Write the material out again exactly.

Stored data

(begin)

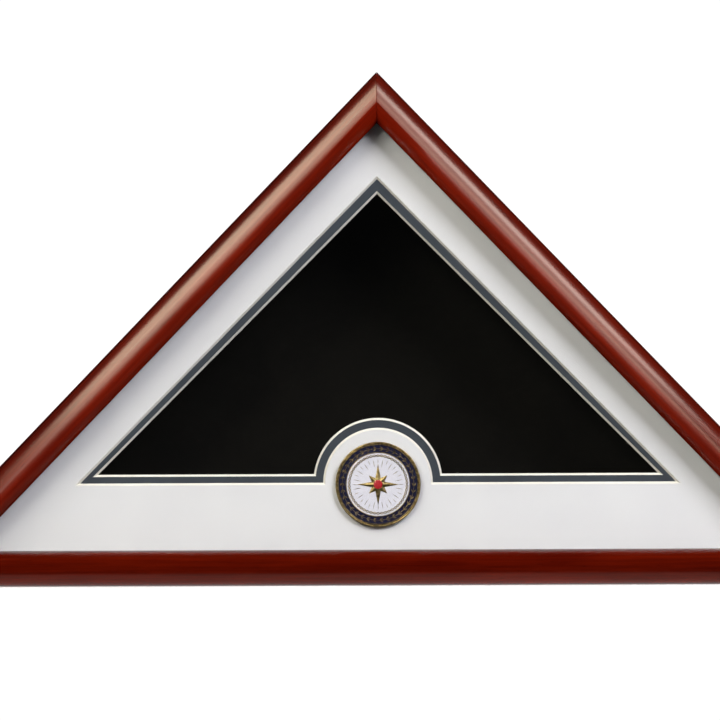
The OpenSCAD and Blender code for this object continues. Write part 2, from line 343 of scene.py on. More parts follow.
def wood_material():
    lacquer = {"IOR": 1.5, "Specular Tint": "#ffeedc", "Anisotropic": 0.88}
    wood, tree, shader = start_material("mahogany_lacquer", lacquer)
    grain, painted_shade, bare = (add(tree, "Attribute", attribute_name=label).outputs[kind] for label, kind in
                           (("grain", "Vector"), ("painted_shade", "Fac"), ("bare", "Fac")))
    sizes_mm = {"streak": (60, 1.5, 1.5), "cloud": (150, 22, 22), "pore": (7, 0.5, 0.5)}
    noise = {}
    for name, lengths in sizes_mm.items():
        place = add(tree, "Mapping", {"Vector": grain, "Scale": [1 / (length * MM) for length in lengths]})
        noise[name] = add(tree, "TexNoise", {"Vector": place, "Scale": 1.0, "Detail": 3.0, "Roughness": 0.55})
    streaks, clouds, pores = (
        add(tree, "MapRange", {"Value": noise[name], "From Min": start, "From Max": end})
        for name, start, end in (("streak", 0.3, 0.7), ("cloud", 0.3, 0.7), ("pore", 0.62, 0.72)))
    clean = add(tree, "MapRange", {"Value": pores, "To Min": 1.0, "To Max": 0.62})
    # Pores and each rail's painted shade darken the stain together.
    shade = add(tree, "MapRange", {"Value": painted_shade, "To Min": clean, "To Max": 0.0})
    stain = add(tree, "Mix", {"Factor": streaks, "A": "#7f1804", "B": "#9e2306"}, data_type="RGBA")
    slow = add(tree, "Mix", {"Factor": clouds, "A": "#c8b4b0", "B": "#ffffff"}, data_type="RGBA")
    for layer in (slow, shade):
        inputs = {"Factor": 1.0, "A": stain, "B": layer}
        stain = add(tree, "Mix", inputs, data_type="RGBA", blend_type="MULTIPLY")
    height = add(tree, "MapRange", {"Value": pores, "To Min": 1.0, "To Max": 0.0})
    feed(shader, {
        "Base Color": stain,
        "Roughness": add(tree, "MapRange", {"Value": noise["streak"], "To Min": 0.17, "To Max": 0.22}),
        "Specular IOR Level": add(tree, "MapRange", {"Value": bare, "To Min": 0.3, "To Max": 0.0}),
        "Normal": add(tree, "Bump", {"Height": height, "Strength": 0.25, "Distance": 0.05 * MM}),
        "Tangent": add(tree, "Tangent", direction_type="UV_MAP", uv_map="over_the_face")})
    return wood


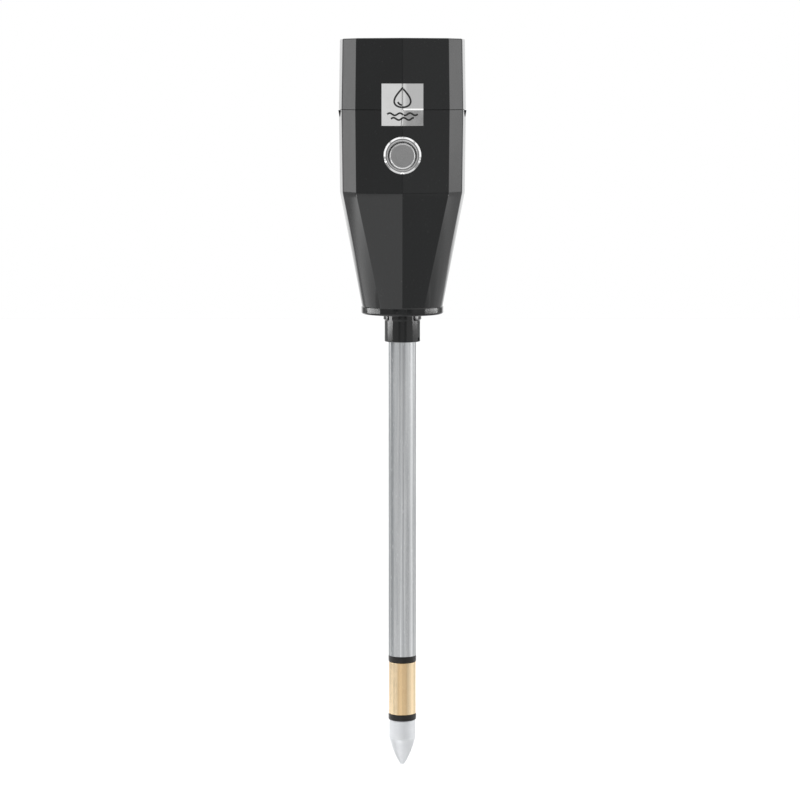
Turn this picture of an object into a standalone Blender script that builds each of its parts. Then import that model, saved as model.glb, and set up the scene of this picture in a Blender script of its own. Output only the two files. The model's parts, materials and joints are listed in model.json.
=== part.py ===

(end)

> [Problem solution]
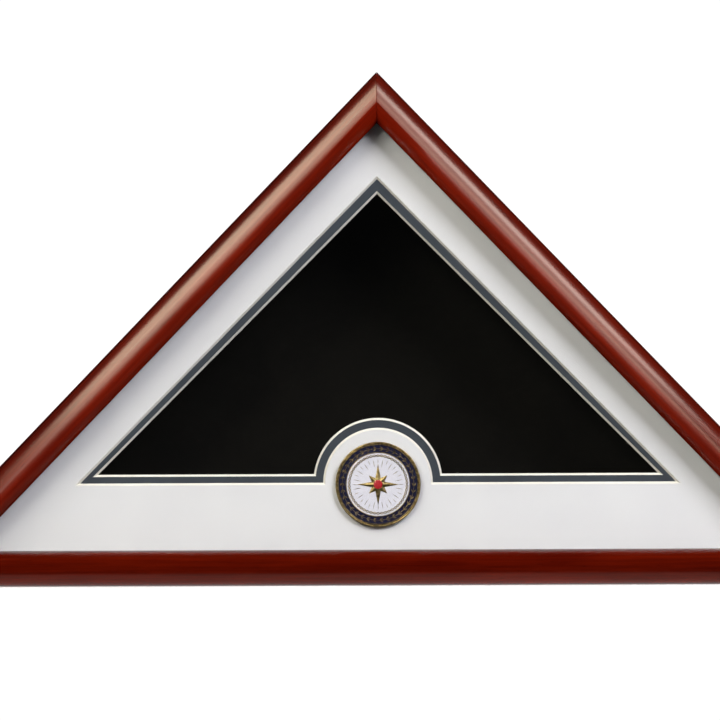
The OpenSCAD and Blender code for this object continues. Write part 2, from line 343 of scene.py on. More parts follow.
def wood_material():
    lacquer = {"IOR": 1.5, "Specular Tint": "#ffeedc", "Anisotropic": 0.88}
    wood, tree, shader = start_material("mahogany_lacquer", lacquer)
    grain, painted_shade, bare = (add(tree, "Attribute", attribute_name=label).outputs[kind] for label, kind in
                           (("grain", "Vector"), ("painted_shade", "Fac"), ("bare", "Fac")))
    sizes_mm = {"streak": (60, 1.5, 1.5), "cloud": (150, 22, 22), "pore": (7, 0.5, 0.5)}
    noise = {}
    for name, lengths in sizes_mm.items():
        place = add(tree, "Mapping", {"Vector": grain, "Scale": [1 / (length * MM) for length in lengths]})
        noise[name] = add(tree, "TexNoise", {"Vector": place, "Scale": 1.0, "Detail": 3.0, "Roughness": 0.55})
    streaks, clouds, pores = (
        add(tree, "MapRange", {"Value": noise[name], "From Min": start, "From Max": end})
        for name, start, end in (("streak", 0.3, 0.7), ("cloud", 0.3, 0.7), ("pore", 0.62, 0.72)))
    clean = add(tree, "MapRange", {"Value": pores, "To Min": 1.0, "To Max": 0.62})
    # Pores and each rail's painted shade darken the stain together.
    shade = add(tree, "MapRange", {"Value": painted_shade, "To Min": clean, "To Max": 0.0})
    stain = add(tree, "Mix", {"Factor": streaks, "A": "#7f1804", "B": "#9e2306"}, data_type="RGBA")
    slow = add(tree, "Mix", {"Factor": clouds, "A": "#c8b4b0", "B": "#ffffff"}, data_type="RGBA")
    for layer in (slow, shade):
        inputs = {"Factor": 1.0, "A": stain, "B": layer}
        stain = add(tree, "Mix", inputs, data_type="RGBA", blend_type="MULTIPLY")
    height = add(tree, "MapRange", {"Value": pores, "To Min": 1.0, "To Max": 0.0})
    feed(shader, {
        "Base Color": stain,
        "Roughness": add(tree, "MapRange", {"Value": noise["streak"], "To Min": 0.17, "To Max": 0.22}),
        "Specular IOR Level": add(tree, "MapRange", {"Value": bare, "To Min": 0.3, "To Max": 0.0}),
        "Normal": add(tree, "Bump", {"Height": height, "Strength": 0.25, "Distance": 0.05 * MM}),
        "Tangent": add(tree, "Tangent", direction_type="UV_MAP", uv_map="over_the_face")})
    return wood


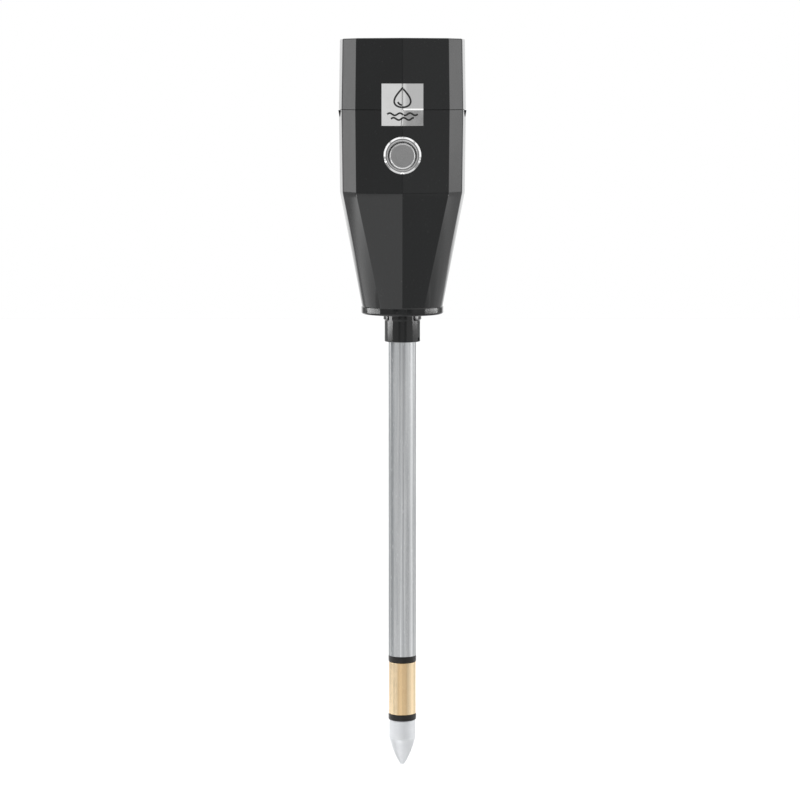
Turn this picture of an object into a standalone Blender script that builds each of its parts. Then import that model, saved as model.glb, and set up the scene of this picture in a Blender script of its own. Output only the two files. The model's parts, materials and joints are listed in model.json.
=== part.py ===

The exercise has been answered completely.